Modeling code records
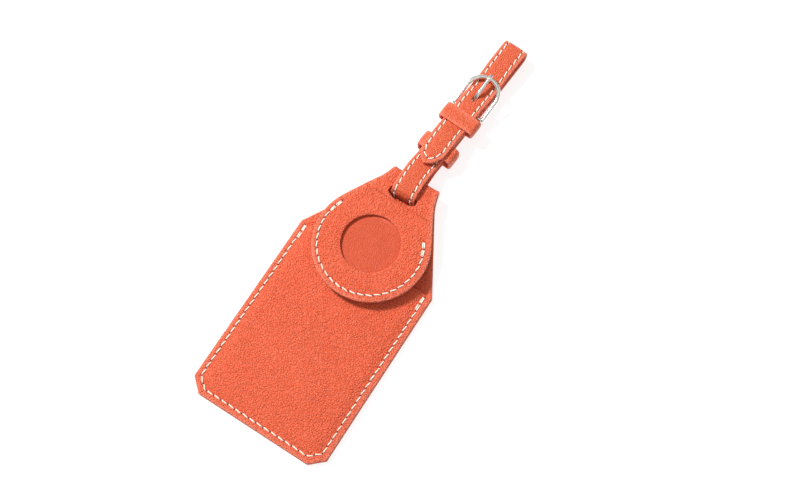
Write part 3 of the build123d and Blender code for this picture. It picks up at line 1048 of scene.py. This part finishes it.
skived = 14.2
prong_t = strap_length((46.0, 5.5), before=tongue_end - 60) + 3.6
eye_t = strap_length((bar_out + wrap, bar_height))


def oval(t, half_x, half_t):
    """Long hole with round ends at length t, for the prong's shank or its eye."""
    points = [(-half_x, t - half_t), (-half_x, t + half_t), (half_x, t + half_t), (half_x, t - half_t)]
    return spaced(fillet(points, half_x - 0.02, steps=6), 0.3)


row_start = eye_t + 5.5
half_row = [(strap_seam, row_start), (strap_seam, tongue_end - 7.8)]
half_row += [(0.62 * strap_seam, tongue_end - 3.9), (0, tongue_end - 2.5)]
row_corners = half_row + [(-x, t) for x, t in half_row[-2::-1]]
strap_row = Seam(fillet(row_corners, [0, 3.0, 2.6, 2.0, 2.6, 3.0, 0], closed=False, steps=6))
prong_hole, eye_hole = oval(prong_t + 0.35, 1.0, 2.25), oval(eye_t, 1.25, 2.7)
strap = leather_piece(
    "strap_leather_band",
    [strap_outline(), prong_hole, eye_hole],
    [strap_row],
    place_strap,
    outer=lambda p: leather / 2 - 0.14 * smooth((np.abs(p[:, 0]) - 3.2) / 2.1),
    inner=lambda p: -leather / 2 + 0.42 * wrap_share(p[:, 1]),
    rim=0.42,
    material=strapping,
    step=1.0,
    sides=(1, 0),
)
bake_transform(strap)
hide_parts("strap_loop", "strap_bend", "strap_buckle_end")

strap_thread_level = evenly(leather / 2 - 0.17)
strap_thread = thread_piece("strap_thread", [(strap_row, place_strap, strap_thread_level, 1)])
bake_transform(strap_thread)
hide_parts("loop_stitching", "buckle_end_stitching")


# ---------- keepers
def keeper(name, node, width=7.0, thick=1.0):
    """Leather loop round the strap: a band with rolled edges, closed into a soft-cornered ring."""
    box_low, box_high = corners(node)
    centre = (box_low + box_high) / 2 - strap_origin
    shift = centre @ across
    half = ((box_high - box_low)[0] - width * along[0]) / 2 / along[1]
    middle_half, crown_height = half - thick / 2 - 0.02, 0.12
    z_low, z_high = box_low[2] + thick / 2, box_high[2] - thick / 2
    ring = spaced(fillet(rectangle((-middle_half, z_low), (middle_half, z_high)), 1.45, steps=8), 0.8)
    run = np.roll(ring, -1, axis=0) - np.roll(ring, 1, axis=0)
    away = np.stack([run[:, 1], -run[:, 0]], 1) / np.linalg.norm(run, axis=1)[:, None]
    section = rectangle((-width / 2, -thick / 2), (width / 2, thick / 2))
    section = spaced(fillet(section, 0.42, steps=4), 0.9)
    crown = crown_height * (1 - (2 * section[:, 0] / width) ** 2) * (section[:, 1] > 0)
    points, edge = [], []
    for (a, z), (na, nz) in zip(ring, away):
        for (s, n), c in zip(section, crown):
            grown = n + c - crown_height
            place = strap_origin + along * (centre @ along + s) + across * (shift + a + na * grown)
            points.append(place + np.array([0, 0, z + nz * grown]))
            # Distance from the band's sides, for the painted edge highlight; the inner half counts as on the
            # edge.
            edge.append(width / 2 - abs(s) if n > 0 else 0.0)
    count, sides = len(ring), len(section)
    faces = []
    for k in range(count):
        for m in range(sides):
            j, n = (k + 1) % count, (m + 1) % sides
            faces.append((k * sides + m, j * sides + m, j * sides + n, k * sides + n))
    return new_mesh(name, points, faces, strapping, edge, np.full(len(points), no_hole))


fixed = keeper("fixed_keeper_leather", "fixed_keeper")
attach(fixed, "strap")
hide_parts("fixed_keeper")
loose = keeper("loose_keeper_leather", "loose_keeper")
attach(loose, "keeper")
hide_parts("loose_keeper")


# ---------- buckle
def swept(line, radii, sides):
    """Round bar along a line in the buckle's plane."""
    frames = []
    for k in range(len(line)):
        run = unit(line[min(k + 1, len(line) - 1)] - line[max(k - 1, 0)])
        u = unit(np.cross(bar_up, run))
        frames.append((u, np.cross(run, u)))
    return tube(line, frames, radii, sides)


arch_out, arch_height = 52.0, 7.75
frame_half, frame_shift, wire = 7.05, 0.5, 0.95
frame_run = np.array([arch_out - bar_out, arch_height - bar_height])
frame_reach = np.linalg.norm(frame_run)
frame_dir = unit(along * frame_run[0] + np.array([0, 0, frame_run[1]]))
bar_up = np.cross(across, frame_dir)
leg = frame_reach - frame_half


def frame_point(a, b):
    """Place in space of a point a across the buckle and b beyond its bar."""
    return bar + across * (frame_shift + a) + frame_dir * b


heel, leg_thinner = -0.55, 0.12
horseshoe = np.concatenate(
    [
        spaced(np.array([(frame_half, heel), (frame_half, leg)]), 0.6, closed=False)[:-1],
        arc((0, leg), frame_half, 0, 180, 0.5),
        spaced(np.array([(-frame_half, leg), (-frame_half, heel)]), 0.6, closed=False)[1:],
    ]
)
reach_share = np.clip(horseshoe[:, 1] / frame_reach, 0, 1)
ends = np.minimum(1, np.sqrt(np.clip((horseshoe[:, 1] + 0.75) / 0.9, 0.02, 1)))
frame_points, frame_faces = swept(
    np.array([frame_point(a, b) for a, b in horseshoe]),
    (wire - leg_thinner + leg_thinner * smooth(reach_share * 1.3)) * ends,
    sides=22,
)
bar_line = np.array([frame_point(a, 0) for a in np.linspace(-frame_half, frame_half, 15)])
bar_frames = [(frame_dir, bar_up)] * len(bar_line)
join(frame_points, frame_faces, *tube(bar_line, bar_frames, [0.8] * len(bar_line), 18), flip=True)
buckle = new_mesh("buckle_frame_metal", frame_points, frame_faces, nickel)
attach(buckle, "buckle")
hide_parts("buckle_frame")

eye_reach = 1.22
eye_bends = [
    (bar_out - eye_reach, bar_height + 0.05, 0),
    (bar_out - eye_reach, bar_height - eye_reach, 1.18),
    (bar_out + eye_reach, bar_height - eye_reach, 1.18),
    (bar_out + eye_reach, bar_height + 1.15, 1.1),
    (bar_out - 0.3, bar_height + 1.15, 0.6),
    (bar_out - eye_reach, bar_height + 0.6, 0),
]
shank_bends = [
    (bar_out + 0.2, 5.42, 0),
    (40.4, 5.35, 2.6),
    (43.6, 8.2, 4.0),
    (arch_out, arch_height + wire + 0.75, 1.5),
    (arch_out + 1.7, arch_height + wire + 0.25, 0),
]


def prong_piece():
    """Eye bent round the bar and a bowed shank, narrower and flatter towards its tip."""
    points, faces = [], []
    for bends, steps, tip in ((eye_bends, 8, False), (shank_bends, 10, True)):
        middle = route(bends, steps)
        t = np.linspace(0, middle.total, round(middle.total / 0.35) + 1)
        out, z, heading = middle.at(t)
        share = t / middle.total
        line, frames = [], []
        for k in range(len(t)):
            line.append(strap_origin + along * out[k] + np.array([0, 0, z[k]]))
            up = -math.sin(heading[k]) * along + np.array([0, 0, math.cos(heading[k])])
            end = math.sqrt(max(0.04, min(1.0, (middle.total - t[k]) / 0.7))) if tip else 1.0
            width = (0.85 - (0.12 * share[k] if tip else 0.1)) * end
            deep = (0.58 - (0.1 * share[k] if tip else 0.22)) * end
            frames.append((across * width, up * deep))
        join(points, faces, *tube(line, frames, [1.0] * len(line), 18), flip=True)
    return new_mesh("buckle_prong_metal", points, faces, nickel)


prong = prong_piece()
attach(prong, "prong")
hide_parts("buckle_prong")


# ---------- floor, light and camera
def floor_piece():
    """Plain white table that fades shadows a little."""
    n = Nodes("white_table")
    n.shade("Base Color", colour(0.42, 0.42, 0.42))
    n.shade("Roughness", 0.9)
    n.shade("Specular IOR Level", 0.1)
    n.shade("Emission Color", colour(1, 1, 1))
    n.shade("Emission Strength", 0.75)
    half, drop = 2.0, 0.00002
    square = [(x, y, 0) for x, y in rectangle((-half, -half), (half, half))]
    mesh = bpy.data.meshes.new("table_top")
    mesh.from_pydata(square, [], [(0, 1, 2, 3)])
    mesh.materials.append(n.material)
    table = in_scene("table_top", mesh)
    table.location.z = -drop
    return table


floor_piece()


def soft_light(name, place, size, power):
    """Square soft box at a place, turned towards the middle of the tag."""
    lamp = bpy.data.lights.new(name, "AREA")
    lamp.size = size
    lamp.energy = power
    box = in_scene(name, lamp)
    box.location = place
    box.rotation_euler = (-Vector(place)).to_track_quat("-Z", "Y").to_euler()


soft_light("key_light", (-0.90, 0.13, 0.98), 0.24, 22.5)
soft_light("fill_light", (0.55, -0.35, 0.6), 0.8, 0.5)

world = bpy.data.worlds.new("studio")
world.use_nodes = True
sky = world.node_tree
height = sky.nodes.new("ShaderNodeSeparateXYZ")
levels = sky.nodes.new("ShaderNodeValToRGB")
stops = levels.color_ramp.elements
stops[0].color = colour(0.85, 0.85, 0.85)
stops[1].position = 0.95
stops[1].color = colour(0.74, 0.74, 0.74)
for position, level in ((0.10, 0.60), (0.28, 0.04)):
    stops.new(position).color = colour(level, level, level)
sky.links.new(sky.nodes.new("ShaderNodeTexCoord").outputs["Generated"], height.inputs[0])
sky.links.new(height.outputs["Z"], levels.inputs["Fac"])
sky.links.new(levels.outputs["Color"], sky.nodes["Background"].inputs["Color"])
sky.nodes["Background"].inputs["Strength"].default_value = 1.0
bpy.context.scene.world = world
bpy.context.scene.view_settings.view_transform = "Standard"

azimuth, elevation, roll = math.radians(37.3227), math.radians(73.0625), math.radians(-4.853)
distance = 0.500
target = Vector((7.35, bottom + 89.88, 0)) * MM
level_reach = math.cos(elevation)
back_dir = Vector((math.sin(azimuth) * level_reach, -math.cos(azimuth) * level_reach, math.sin(elevation)))
level_right = (-back_dir).cross(Vector((0, 0, 1))).normalized()
level_up = level_right.cross(-back_dir)
cam_right = math.cos(roll) * level_right + math.sin(roll) * level_up
cam_up = math.cos(roll) * level_up - math.sin(roll) * level_right
lens = bpy.data.cameras.new("camera")
lens.lens = 56.99
lens.clip_start = 0.01
camera = in_scene("camera", lens)
turned = Matrix((cam_right, cam_up, back_dir)).transposed().to_4x4()
camera.matrix_world = Matrix.Translation(target + back_dir * distance) @ turned
bpy.context.scene.camera = camera
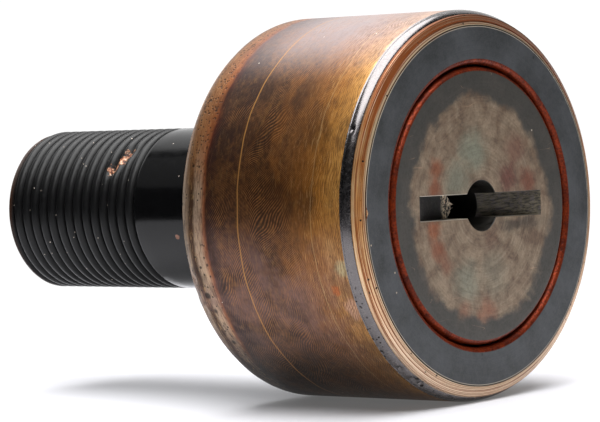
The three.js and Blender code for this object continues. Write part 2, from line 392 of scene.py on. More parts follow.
def make_scratches():
    """Thin marks: narrow bands of a noise stretched along one direction, broken by another."""
    t, given, out = new_group(
        "scratches",
        [("Vector", "vector", None), ("Per mm", "value", 0.8), ("Width", "value", 0.012),
         ("Cover", "value", 0.5)],
        [("Mask", "value")])
    field = t.noise(given["Vector"], given["Per mm"], 1.0, 0.4, 0.3)
    off = t.apart(field, 0.5)
    line = t.span(off, t.times(given["Width"], 0.3), given["Width"], 1, 0)
    broken = t.noise(given["Vector"], t.times(given["Per mm"], 2.3), 2)
    edge = t.math("SUBTRACT", 1.0, given["Cover"])
    part = t.span(broken, edge, t.math("ADD", edge, 0.08))
    t.put(out["Mask"], t.times(line, part))
    return t.tree


def make_ripples():
    """Ripple marks like a fingerprint: fine waves along a direction bent by slow noise."""
    t, given, out = new_group(
        "ripple_marks",
        [("Vector", "vector", None), ("Direction", "vector", None), ("Spacing", "value", 0.30),
         ("Bend", "value", 7.0), ("Bends per mm", "value", 0.1)],
        [("Value", "value")])
    along = t.node("ShaderNodeVectorMath", {0: given["Vector"], 1: given["Direction"]},
                   operation="DOT_PRODUCT").outputs["Value"]
    slow = t.noise(given["Vector"], given["Bends per mm"], 1.5, 0.4)
    bent = t.math("MULTIPLY_ADD", slow, given["Bend"], along)
    phase = t.times(t.math("DIVIDE", bent, given["Spacing"]), 2 * math.pi)
    wave = t.math("POWER", t.math("MULTIPLY_ADD", t.math("SINE", phase), 0.5, 0.5), 2.2)
    broken = t.noise(given["Vector"], 1.3, 2)
    t.put(out["Value"], t.times(wave, t.span(broken, 0.3, 0.6, 0.25, 1.0)))
    return t.tree


def make_stain():
    """A stain about a point: full in the middle, with an edge broken up by noise."""
    t, given, out = new_group(
        "stain",
        [("Vector", "vector", None), ("Centre", "vector", None), ("Radius", "value", 2.0),
         ("Softness", "value", 0.5), ("Raggedness", "value", 0.5)],
        [("Mask", "value")])
    away = t.node("ShaderNodeVectorMath", {0: given["Vector"], 1: given["Centre"]},
                  operation="DISTANCE").outputs["Value"]
    share = t.math("DIVIDE", away, given["Radius"])
    broken = t.noise(given["Vector"], t.math("DIVIDE", 1.6, given["Radius"]), 4, 0.65)
    offset = t.times(t.math("SUBTRACT", broken, 0.5), given["Raggedness"])
    share = t.math("MULTIPLY_ADD", offset, 3.0, share)
    inner = t.math("SUBTRACT", 1.0, given["Softness"])
    t.put(out["Mask"], t.span(share, inner, 1.0, 1, 0, smooth=True))
    return t.tree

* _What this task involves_
From the opening line of the data above, please print each line as written up to and including the line that contains "return spaced(fillet(points, half_x", and nothing more.

* _Full response_
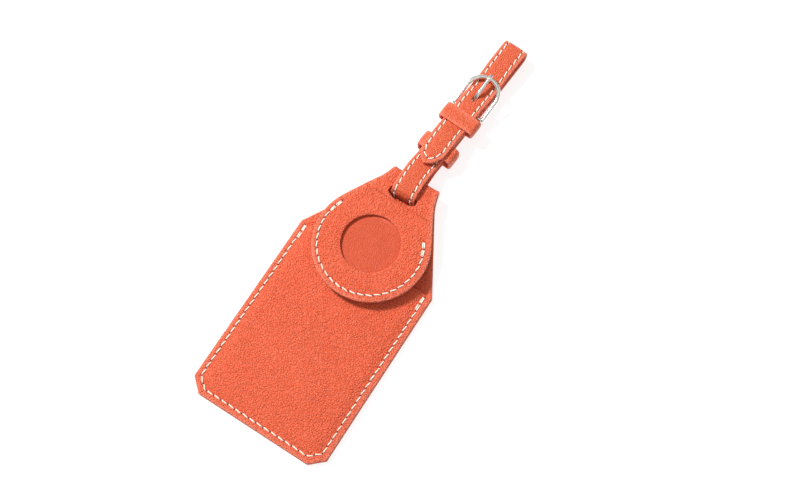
Write part 3 of the build123d and Blender code for this picture. It picks up at line 1048 of scene.py. This part finishes it.
skived = 14.2
prong_t = strap_length((46.0, 5.5), before=tongue_end - 60) + 3.6
eye_t = strap_length((bar_out + wrap, bar_height))


def oval(t, half_x, half_t):
    """Long hole with round ends at length t, for the prong's shank or its eye."""
    points = [(-half_x, t - half_t), (-half_x, t + half_t), (half_x, t + half_t), (half_x, t - half_t)]
    return spaced(fillet(points, half_x - 0.02, steps=6), 0.3)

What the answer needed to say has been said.